Un método simple de análisis de contenidos entregaría la siguiente comprobación: la literatura mantiene constante su relación con el lenguaje y se curva cuando se acerca a la locura o a la obra. Ve allí su imposibilidad. Por otro lado corre la escritura, cuyo vínculo con los demás términos es evidente pero no está aquí desarrollado. Vistas con el prisma de su época, estas reflexiones remiten a las discusiones ya amigables, ya ásperas con Roland Barthes o Jacques Derrida, pero también a la experiencia que Foucault hizo en la revista crítica Tel Quel (de hecho, habla en este libro del lugar de la crítica, más cerca de la experiencia de la escritura que del juicio al que nos tiene acostumbrados) y, sobre todo, de su propia incomodidad respecto de todos estos temas.

Ocurre que en la Francia de los 60 se decretaron muchas muertes que hoy no están confirmadas: la del sujeto, la del autor, la del intelectual tradicional que legisla, la del hombre, la de la obra, etc. Foucault fue quizás el más enfático de estos sepultureros, pero sus detractores se equivocaron en endilgarle cierta liviandad de espíritu, porque él parecía sufrirlo. Como decía uno de sus discípulos, el norteamericano Richard Sennett, acerca de la Revolución Francesa, se trataba de los dolores de terminar con toda una civilización sin poder aún inventar una nueva. Es por ello que, a pesar de que en los campos académicos de la filosofía y la literatura las palabras de Foucault y de esa generación sean moneda corriente, sigue habiendo artículos, como éste, que hablan de un autor, de editoriales, de obras, de juicios de valor atribuidos a un sujeto productor de sentido. “Podemos imaginar una cultura donde los discursos circularían y serían recibidos sin que la función-autor apareciera nunca”, se esperanzaba Foucault en Qué es un autor.

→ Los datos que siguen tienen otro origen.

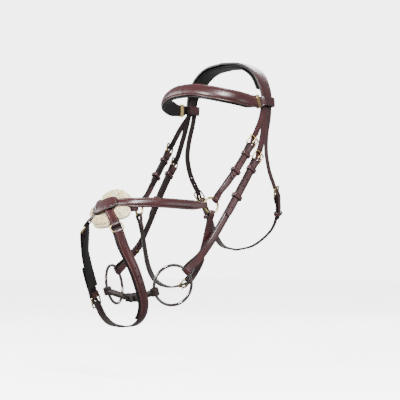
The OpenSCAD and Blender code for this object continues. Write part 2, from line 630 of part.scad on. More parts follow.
module bit_link() {
    color("#a9acb0") at_bore(1) translate([mouth_half, 0, -11]) {
        for (z = [-6, 3.9]) {
            translate([0, 0, z]) cylinder(r = 7.6, h = 2.1);
            for (k = [-12, 12]) {
                translate([k, 0, z]) cylinder(r = 5, h = 2.1);
                translate([k / 2, 0, z + 1.05]) box(12, 9.6, 2.1);
            }
        }
        translate([0, 0, -5]) cylinder(r = 5.6, h = 10);
        for (k = [-12, 12]) {
            translate([k, 0, -5]) cylinder(r = 2.1, h = 10);
        }
    }
}

crown();
crown_lining();
sliphead();
browband();
browband_lining();
browband_clip(1);  // browband_clip_left
browband_clip(-1);  // browband_clip_right
nose_fleece();
nose_patch();
nose_rivet();
chin_strap_left();
chin_strap_right();
chin_lining(1, steps(-0.2, 5.3, 26));  // chin_lining_left
chin_lining(-1, steps(-0.2, 2.9, 15));  // chin_lining_right
jaw_strap_left();
jaw_strap_right();
throat_lash();
bit_link();
buckle(away(frame(chin_line, chin_buckle_u, -1)), chin_w);  // chin_buckle
prong(away(frame(chin_line, chin_buckle_u, -1)));  // chin_prong
buckle(away(frame(jaw_line, jaw_buckle_u, 1)), jaw_w, 8);  // jaw_buckle
prong(away(frame(jaw_line, jaw_buckle_u, 1)), 8);  // jaw_prong
cheekpiece(1);  // cheekpiece_left
cheekpiece(-1);  // cheekpiece_right
cheek_keeper(1);  // cheek_keeper_left
cheek_keeper(-1);  // cheek_keeper_right
cheek_runner(1);  // cheek_runner_left
cheek_runner(-1);  // cheek_runner_right
stud(1);  // cheek_stud_left
stud(-1);  // cheek_stud_right
buckle(frame(cheek_line, cheek_buckle_u, 1), cheek_w);  // cheek_buckle_left
buckle(frame(cheek_line, cheek_buckle_u, -1), cheek_w);  // cheek_buckle_right
prong(frame(cheek_line, cheek_buckle_u, 1));  // cheek_prong_left
prong(frame(cheek_line, cheek_buckle_u, -1));  // cheek_prong_right
hanger(1);  // hanger_left
hanger(-1);  // hanger_right
hanger_keeper(1);  // hanger_keeper_left
hanger_keeper(-1);  // hanger_keeper_right
hanger_runner(1);  // hanger_runner_left
hanger_runner(-1);  // hanger_runner_right
buckle(frame(hanger_line, hanger_buckle_u, 1), hanger_w);  // hanger_buckle_left
buckle(frame(hanger_line, hanger_buckle_u, -1), hanger_w);  // hanger_buckle_right
prong(frame(hanger_line, hanger_buckle_u, 1));  // hanger_prong_left
prong(frame(hanger_line, hanger_buckle_u, -1));  // hanger_prong_right
cheek_ring(1);  // cheek_ring_left
cheek_ring(-1);  // cheek_ring_right
nose_strap(1);  // nose_strap_left
nose_strap(-1);  // nose_strap_right
chin_loop(1);  // chin_loop_left
chin_loop(-1);  // chin_loop_right
buckle(frame(throat_line, throat_buckle_u, 1), throat_w);  // throat_buckle_left
buckle(frame(throat_line, throat_buckle_u, -1), throat_w);  // throat_buckle_right
prong(frame(throat_line, throat_buckle_u, 1));  // throat_prong_left
prong(frame(throat_line, throat_buckle_u, -1));  // throat_prong_right
throat_runner(1);  // throat_runner_left
throat_runner(-1);  // throat_runner_right
bit_ring(1);  // bit_ring_left
bit_ring(-1);  // bit_ring_right
mouthpiece(1);  // mouthpiece_left
mouthpiece(-1);  // mouthpiece_right
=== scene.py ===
"""Snaffle bridle with a crossing noseband: the looks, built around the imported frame."""
import math
import bmesh
import bpy
import numpy as np
from mathutils import Matrix, Vector, noise


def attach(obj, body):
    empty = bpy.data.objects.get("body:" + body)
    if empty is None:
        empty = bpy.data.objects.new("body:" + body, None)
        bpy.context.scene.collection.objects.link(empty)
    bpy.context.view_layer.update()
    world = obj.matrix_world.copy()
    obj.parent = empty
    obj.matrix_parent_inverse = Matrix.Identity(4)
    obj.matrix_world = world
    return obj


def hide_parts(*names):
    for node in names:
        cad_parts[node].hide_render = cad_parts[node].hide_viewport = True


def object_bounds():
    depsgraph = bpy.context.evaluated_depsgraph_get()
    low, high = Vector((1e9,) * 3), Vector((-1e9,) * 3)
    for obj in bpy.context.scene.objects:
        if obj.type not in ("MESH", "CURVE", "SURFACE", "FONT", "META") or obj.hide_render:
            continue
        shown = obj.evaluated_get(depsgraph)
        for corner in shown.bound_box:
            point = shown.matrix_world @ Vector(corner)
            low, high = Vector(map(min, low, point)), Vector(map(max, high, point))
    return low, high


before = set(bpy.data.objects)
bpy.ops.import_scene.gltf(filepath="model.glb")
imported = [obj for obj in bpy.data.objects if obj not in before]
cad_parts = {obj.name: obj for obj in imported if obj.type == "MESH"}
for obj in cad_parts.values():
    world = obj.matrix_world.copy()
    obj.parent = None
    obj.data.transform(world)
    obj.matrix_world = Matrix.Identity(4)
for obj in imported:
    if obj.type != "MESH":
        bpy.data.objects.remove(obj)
cad_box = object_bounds()
noise.seed_set(1)     # without it noise_vector would follow the clock
MM = 0.001
WHITE = 5.0           # brightness of the white surround as the camera sees it
SIDES = ((1, "left"), (-1, "right"))

# ---------------------------------------- sizes in millimetres
CHEEK_W, HANGER_W, THROAT_W, NOSE_W, CHIN_W, JAW_W = 14, 13, 12, 17, 17, 14
CROWN_W, BROW_W, RING_FOLD_W = 36, 25, 10
BILLET_T, STRAP_T, FOLD_T = 2.4, 4.0, 1.8
BAR_FOLD, RING_FOLD, LOOP_FOLD, BIT_FOLD = 2.6, 3.8, 2.7, 4.3   # radius of a strap's fold round its metal
RETURN_LIFT = -3.2    # how far under a strap its sewn return lies
KEEPER_T = 1.8
TONGUE_GAP = 3.4      # width of the slots that the buckle tongues pass
RING_R = 33.5
CHEEK_RING_R = 13
PAD_R = 47
SAMPLE = 2.6          # spacing of the cross sections along a strap
BELLY_FACES = 5       # faces of a strap's cross section that are its under side
STITCH_PITCH = 2.9
EDGE_MARGIN, EDGE_SHARE = 2.6, 0.19   # a seam's distance from the edge, and its limit as a share of the width
RAISE = 0.52          # height of a raised middle against the strap's thickness

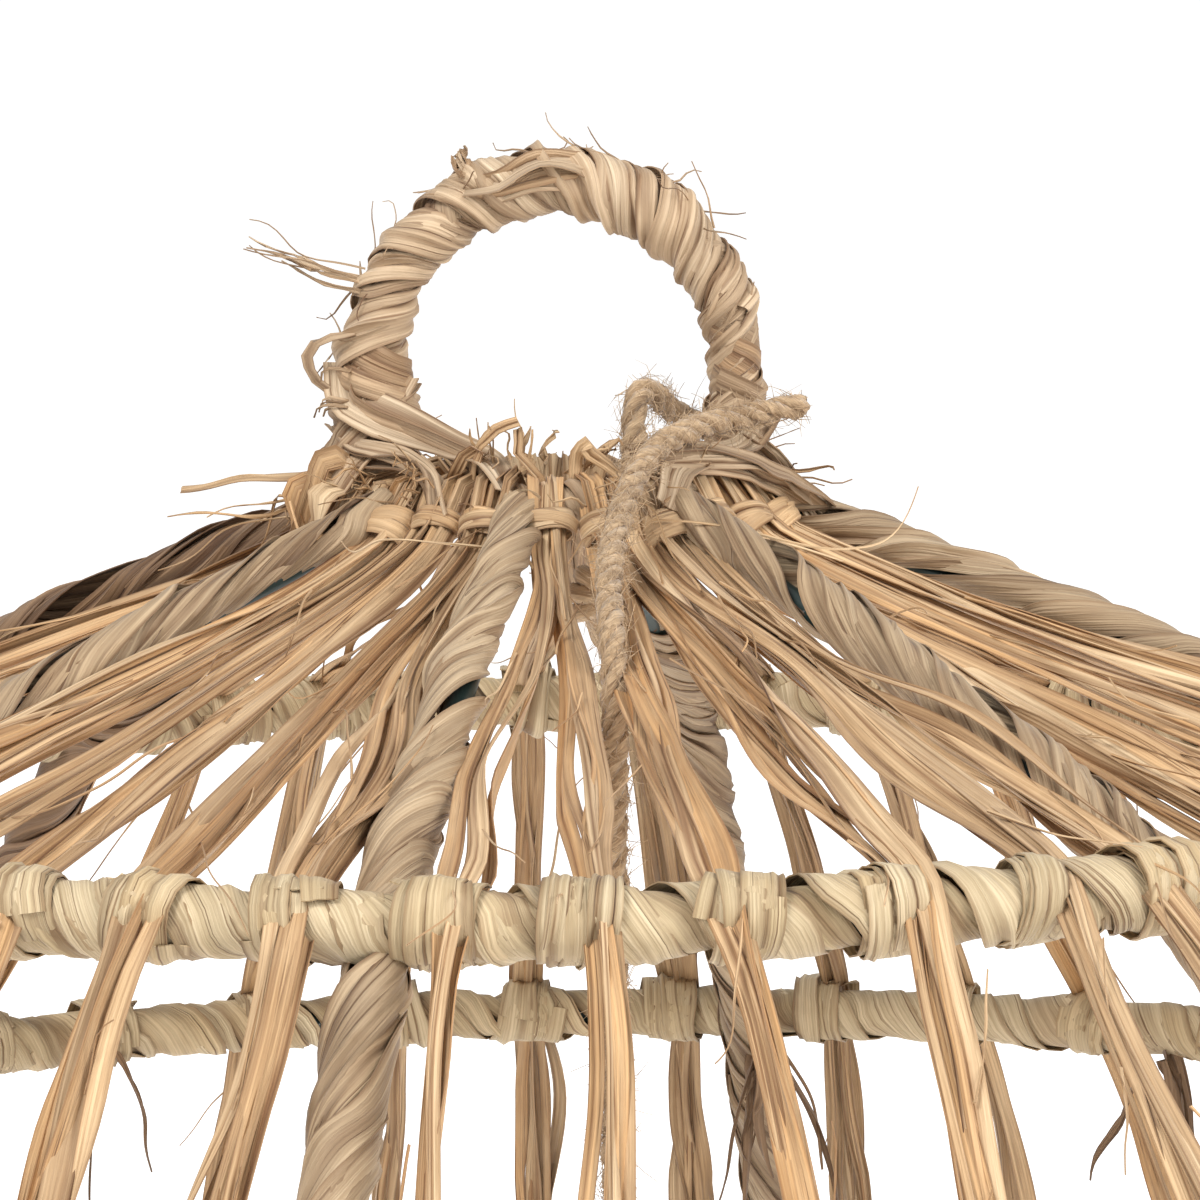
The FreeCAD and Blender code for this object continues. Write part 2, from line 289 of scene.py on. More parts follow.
class LeafBlank:
    """The flat blank that every leaf strip is bent from, kept once for each fineness."""

    made: dict[tuple[int, int], np.ndarray] = {}

    @classmethod
    def faces(cls, rows: int, columns: int) -> np.ndarray:
        """Makes a flat blank, or finds the one made before.

        Args:
            rows: points along the strip.
            columns: points across the strip.

        Returns:
            The corners of its faces, with points counted row by row.
        """
        key = (rows, columns)
        if key not in cls.made:
            bpy.ops.object.select_all(action="DESELECT")
            bpy.ops.mesh.primitive_grid_add(x_subdivisions=columns - 1, y_subdivisions=rows - 1, size=1)
            blank = bpy.context.object
            corners = np.zeros(len(blank.data.loops), np.int32)
            blank.data.loops.foreach_get("vertex_index", corners)
            cls.made[key] = corners.reshape(-1, 4)
            bpy.data.objects.remove(blank)
        return cls.made[key]


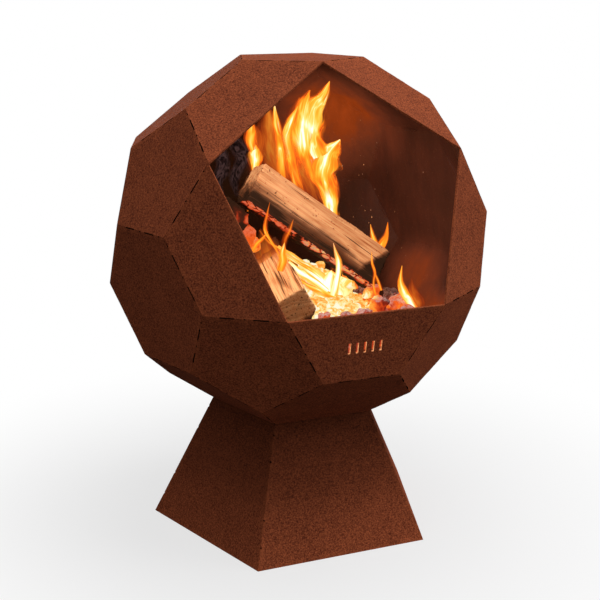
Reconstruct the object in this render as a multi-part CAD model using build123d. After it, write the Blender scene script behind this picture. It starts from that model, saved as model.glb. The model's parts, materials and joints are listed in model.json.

En La gran extranjera, Foucault pide que “la tarea del análisis literario hoy, la tarea, quizá, de la filosofía, de todo el pensamiento y todo el lenguaje hoy” sea la de erigir “la reja que libere el sentido sin dejar de retener el lenguaje”. Ese lenguaje ya no conocerá más “la separación actual de la literatura, la crítica, la filosofía; un lenguaje, en cierta forma, absolutamente matinal y que recuerde, en el sentido de volver a escuchar, lo que pudo ser el primer lenguaje del pensamiento griego”. Pero es preciso no volverse nostálgico, no apelar al misticismo del lenguaje tal como puede pasar con Heidegger, gran inspiración de Foucault. No hay “retorno a” posible, ni a los griegos ni a Freud ni a nadie. Puede haber, como dice en Qué es un autor, una instauración de discursividades, obras que abren espacios de pensamiento y de escritura. Pero para Foucault es justamente el espacio, y no el tiempo, el referente del lenguaje una vez que ingresamos en la era del libro, la era de la literatura, que es el tiempo de una broma, como el chiste que nos jugó Platón al dar a luz la filosofía. Quizás no sean entonces las muertes declamadas, sino el humor vivido, lo que nos libere de una prisión que ni siquiera podemos nombrar.